Exercise task:
Both the line containing "imported = [obj" and the line containing "return np.stack(np.broadcast_arrays(*out), -1)" belong in the answer, along with every line between them; print exactly those.

Exercise material:
>>

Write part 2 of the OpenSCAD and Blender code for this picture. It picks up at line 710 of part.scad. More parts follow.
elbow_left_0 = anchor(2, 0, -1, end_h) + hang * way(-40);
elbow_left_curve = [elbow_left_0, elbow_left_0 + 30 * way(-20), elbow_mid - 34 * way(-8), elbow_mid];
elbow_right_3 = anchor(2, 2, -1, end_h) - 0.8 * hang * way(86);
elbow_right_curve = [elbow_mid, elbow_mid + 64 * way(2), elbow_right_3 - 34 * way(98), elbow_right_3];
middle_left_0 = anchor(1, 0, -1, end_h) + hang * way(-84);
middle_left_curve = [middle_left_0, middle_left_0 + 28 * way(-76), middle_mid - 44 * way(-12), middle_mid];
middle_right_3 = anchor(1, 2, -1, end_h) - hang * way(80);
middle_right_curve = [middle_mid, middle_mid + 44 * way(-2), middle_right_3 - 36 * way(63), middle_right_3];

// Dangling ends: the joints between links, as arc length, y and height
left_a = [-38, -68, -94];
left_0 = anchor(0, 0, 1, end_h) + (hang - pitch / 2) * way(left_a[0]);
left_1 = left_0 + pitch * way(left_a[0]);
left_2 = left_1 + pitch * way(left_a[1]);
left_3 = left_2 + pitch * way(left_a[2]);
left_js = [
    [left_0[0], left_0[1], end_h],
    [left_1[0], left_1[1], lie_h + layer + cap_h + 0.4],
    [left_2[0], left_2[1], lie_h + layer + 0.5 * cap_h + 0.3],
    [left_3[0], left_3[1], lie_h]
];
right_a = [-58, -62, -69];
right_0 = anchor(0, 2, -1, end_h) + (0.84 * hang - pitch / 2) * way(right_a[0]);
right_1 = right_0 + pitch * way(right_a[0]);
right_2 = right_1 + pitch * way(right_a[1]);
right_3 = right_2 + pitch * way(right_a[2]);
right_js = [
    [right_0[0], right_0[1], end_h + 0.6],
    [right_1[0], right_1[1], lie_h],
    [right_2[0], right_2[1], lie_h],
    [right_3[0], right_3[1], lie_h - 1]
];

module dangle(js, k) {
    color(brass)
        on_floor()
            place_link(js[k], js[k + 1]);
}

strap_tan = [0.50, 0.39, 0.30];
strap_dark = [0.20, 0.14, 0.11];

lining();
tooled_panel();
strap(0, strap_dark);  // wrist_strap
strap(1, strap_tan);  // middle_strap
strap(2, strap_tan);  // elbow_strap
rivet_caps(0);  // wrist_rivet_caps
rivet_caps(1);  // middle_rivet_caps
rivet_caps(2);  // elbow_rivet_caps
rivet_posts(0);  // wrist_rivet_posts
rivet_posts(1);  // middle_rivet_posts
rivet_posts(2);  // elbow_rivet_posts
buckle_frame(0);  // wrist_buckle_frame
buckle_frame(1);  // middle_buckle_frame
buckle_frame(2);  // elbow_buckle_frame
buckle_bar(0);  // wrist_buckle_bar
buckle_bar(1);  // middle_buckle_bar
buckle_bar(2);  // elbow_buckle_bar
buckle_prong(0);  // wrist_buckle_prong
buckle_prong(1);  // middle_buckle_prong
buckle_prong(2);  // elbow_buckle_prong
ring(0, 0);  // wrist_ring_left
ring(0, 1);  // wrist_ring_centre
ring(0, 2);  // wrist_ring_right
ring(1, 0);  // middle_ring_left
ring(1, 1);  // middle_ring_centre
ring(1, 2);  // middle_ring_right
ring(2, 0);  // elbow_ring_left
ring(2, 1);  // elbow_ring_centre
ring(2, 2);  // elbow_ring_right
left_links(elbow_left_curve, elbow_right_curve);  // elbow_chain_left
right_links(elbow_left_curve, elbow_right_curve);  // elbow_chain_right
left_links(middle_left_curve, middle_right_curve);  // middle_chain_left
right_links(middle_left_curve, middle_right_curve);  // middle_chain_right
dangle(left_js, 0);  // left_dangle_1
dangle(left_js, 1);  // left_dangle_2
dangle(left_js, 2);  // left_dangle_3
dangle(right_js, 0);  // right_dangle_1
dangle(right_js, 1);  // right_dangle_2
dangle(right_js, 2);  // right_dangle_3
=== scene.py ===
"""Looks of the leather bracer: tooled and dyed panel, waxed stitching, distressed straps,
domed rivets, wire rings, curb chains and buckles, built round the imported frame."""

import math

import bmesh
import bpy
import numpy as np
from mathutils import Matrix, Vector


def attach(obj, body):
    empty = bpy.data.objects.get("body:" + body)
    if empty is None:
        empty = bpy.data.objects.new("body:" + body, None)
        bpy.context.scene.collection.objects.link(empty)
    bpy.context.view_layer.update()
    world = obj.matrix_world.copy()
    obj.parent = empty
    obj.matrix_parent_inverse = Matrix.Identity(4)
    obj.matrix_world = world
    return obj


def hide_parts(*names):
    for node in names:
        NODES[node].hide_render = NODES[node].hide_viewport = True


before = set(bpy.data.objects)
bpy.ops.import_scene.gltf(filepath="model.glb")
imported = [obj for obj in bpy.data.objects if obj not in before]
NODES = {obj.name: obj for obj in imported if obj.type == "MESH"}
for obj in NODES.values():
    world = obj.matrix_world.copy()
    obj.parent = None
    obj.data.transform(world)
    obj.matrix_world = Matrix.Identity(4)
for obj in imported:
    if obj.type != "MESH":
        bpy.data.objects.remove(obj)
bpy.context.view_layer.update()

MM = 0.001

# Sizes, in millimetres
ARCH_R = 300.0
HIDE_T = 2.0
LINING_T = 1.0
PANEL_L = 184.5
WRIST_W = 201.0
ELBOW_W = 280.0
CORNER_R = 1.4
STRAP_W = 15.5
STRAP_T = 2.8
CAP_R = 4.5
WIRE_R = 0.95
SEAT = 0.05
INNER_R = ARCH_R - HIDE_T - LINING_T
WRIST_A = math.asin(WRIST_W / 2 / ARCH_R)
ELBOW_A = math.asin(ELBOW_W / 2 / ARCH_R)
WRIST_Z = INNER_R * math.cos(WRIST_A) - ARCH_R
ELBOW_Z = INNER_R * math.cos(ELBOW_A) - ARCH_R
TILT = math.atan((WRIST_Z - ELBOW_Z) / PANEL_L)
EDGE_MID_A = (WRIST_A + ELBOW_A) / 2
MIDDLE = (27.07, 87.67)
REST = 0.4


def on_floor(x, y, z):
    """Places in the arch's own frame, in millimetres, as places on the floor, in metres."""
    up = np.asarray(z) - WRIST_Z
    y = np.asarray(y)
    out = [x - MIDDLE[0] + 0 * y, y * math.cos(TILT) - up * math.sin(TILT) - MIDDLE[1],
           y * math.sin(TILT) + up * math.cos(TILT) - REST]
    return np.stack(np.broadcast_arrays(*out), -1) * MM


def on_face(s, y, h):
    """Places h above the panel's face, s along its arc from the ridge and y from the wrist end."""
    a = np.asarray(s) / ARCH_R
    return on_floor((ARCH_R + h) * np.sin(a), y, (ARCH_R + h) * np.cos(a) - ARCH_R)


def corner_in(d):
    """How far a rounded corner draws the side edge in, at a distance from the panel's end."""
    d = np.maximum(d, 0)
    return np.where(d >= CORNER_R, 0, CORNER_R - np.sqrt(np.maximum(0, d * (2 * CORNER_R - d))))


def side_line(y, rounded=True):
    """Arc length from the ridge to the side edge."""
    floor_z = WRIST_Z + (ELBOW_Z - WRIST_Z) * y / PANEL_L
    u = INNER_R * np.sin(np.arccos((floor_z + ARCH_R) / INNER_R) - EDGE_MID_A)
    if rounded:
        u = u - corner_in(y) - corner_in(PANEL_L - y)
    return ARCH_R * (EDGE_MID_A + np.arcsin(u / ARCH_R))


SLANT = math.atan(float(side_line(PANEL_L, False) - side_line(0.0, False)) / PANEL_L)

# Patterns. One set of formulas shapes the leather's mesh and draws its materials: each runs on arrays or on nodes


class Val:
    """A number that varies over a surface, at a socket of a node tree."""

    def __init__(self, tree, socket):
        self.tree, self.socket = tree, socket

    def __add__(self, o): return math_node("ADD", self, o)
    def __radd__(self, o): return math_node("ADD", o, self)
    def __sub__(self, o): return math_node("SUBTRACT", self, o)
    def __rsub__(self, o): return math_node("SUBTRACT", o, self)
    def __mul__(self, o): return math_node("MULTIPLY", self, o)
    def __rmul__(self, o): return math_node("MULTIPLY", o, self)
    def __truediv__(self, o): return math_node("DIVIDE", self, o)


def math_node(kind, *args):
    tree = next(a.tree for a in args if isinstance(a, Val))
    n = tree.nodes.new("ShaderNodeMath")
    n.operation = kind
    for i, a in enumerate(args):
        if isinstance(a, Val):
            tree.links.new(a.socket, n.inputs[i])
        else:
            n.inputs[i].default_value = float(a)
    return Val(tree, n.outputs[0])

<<
>>

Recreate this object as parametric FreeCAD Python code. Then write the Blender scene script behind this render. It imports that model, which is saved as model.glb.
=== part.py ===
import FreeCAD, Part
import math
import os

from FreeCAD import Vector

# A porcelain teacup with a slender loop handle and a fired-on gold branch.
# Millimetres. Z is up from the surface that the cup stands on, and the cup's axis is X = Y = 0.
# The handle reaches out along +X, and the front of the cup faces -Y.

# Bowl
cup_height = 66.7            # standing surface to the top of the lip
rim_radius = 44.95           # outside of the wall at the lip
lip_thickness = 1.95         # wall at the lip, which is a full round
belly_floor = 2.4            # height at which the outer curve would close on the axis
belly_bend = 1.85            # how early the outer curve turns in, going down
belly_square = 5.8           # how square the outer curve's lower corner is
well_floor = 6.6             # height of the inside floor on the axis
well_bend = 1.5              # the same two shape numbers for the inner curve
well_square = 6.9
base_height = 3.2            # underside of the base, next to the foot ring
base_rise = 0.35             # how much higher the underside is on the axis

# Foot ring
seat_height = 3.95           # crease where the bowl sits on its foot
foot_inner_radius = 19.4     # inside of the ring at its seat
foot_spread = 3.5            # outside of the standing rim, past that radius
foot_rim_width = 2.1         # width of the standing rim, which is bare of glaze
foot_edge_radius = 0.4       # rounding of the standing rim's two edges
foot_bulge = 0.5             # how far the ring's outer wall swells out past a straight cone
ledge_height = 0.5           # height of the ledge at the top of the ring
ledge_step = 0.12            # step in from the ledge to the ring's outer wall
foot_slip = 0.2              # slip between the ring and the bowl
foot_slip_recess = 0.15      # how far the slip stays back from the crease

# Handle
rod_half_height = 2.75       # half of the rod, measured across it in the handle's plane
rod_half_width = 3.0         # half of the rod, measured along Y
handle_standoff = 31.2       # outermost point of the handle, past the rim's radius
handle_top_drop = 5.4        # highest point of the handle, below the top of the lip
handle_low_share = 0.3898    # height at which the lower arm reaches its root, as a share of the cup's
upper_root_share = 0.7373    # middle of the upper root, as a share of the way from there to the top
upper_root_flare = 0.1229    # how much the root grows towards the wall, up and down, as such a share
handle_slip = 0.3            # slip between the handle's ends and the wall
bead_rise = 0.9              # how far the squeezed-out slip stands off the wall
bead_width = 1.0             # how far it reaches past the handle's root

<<

Problem solution:
imported = [obj for obj in bpy.data.objects if obj not in before]
NODES = {obj.name: obj for obj in imported if obj.type == "MESH"}
for obj in NODES.values():
    world = obj.matrix_world.copy()
    obj.parent = None
    obj.data.transform(world)
    obj.matrix_world = Matrix.Identity(4)
for obj in imported:
    if obj.type != "MESH":
        bpy.data.objects.remove(obj)
bpy.context.view_layer.update()

MM = 0.001

# Sizes, in millimetres
ARCH_R = 300.0
HIDE_T = 2.0
LINING_T = 1.0
PANEL_L = 184.5
WRIST_W = 201.0
ELBOW_W = 280.0
CORNER_R = 1.4
STRAP_W = 15.5
STRAP_T = 2.8
CAP_R = 4.5
WIRE_R = 0.95
SEAT = 0.05
INNER_R = ARCH_R - HIDE_T - LINING_T
WRIST_A = math.asin(WRIST_W / 2 / ARCH_R)
ELBOW_A = math.asin(ELBOW_W / 2 / ARCH_R)
WRIST_Z = INNER_R * math.cos(WRIST_A) - ARCH_R
ELBOW_Z = INNER_R * math.cos(ELBOW_A) - ARCH_R
TILT = math.atan((WRIST_Z - ELBOW_Z) / PANEL_L)
EDGE_MID_A = (WRIST_A + ELBOW_A) / 2
MIDDLE = (27.07, 87.67)
REST = 0.4


def on_floor(x, y, z):
    """Places in the arch's own frame, in millimetres, as places on the floor, in metres."""
    up = np.asarray(z) - WRIST_Z
    y = np.asarray(y)
    out = [x - MIDDLE[0] + 0 * y, y * math.cos(TILT) - up * math.sin(TILT) - MIDDLE[1],
           y * math.sin(TILT) + up * math.cos(TILT) - REST]
    return np.stack(np.broadcast_arrays(*out), -1) * MM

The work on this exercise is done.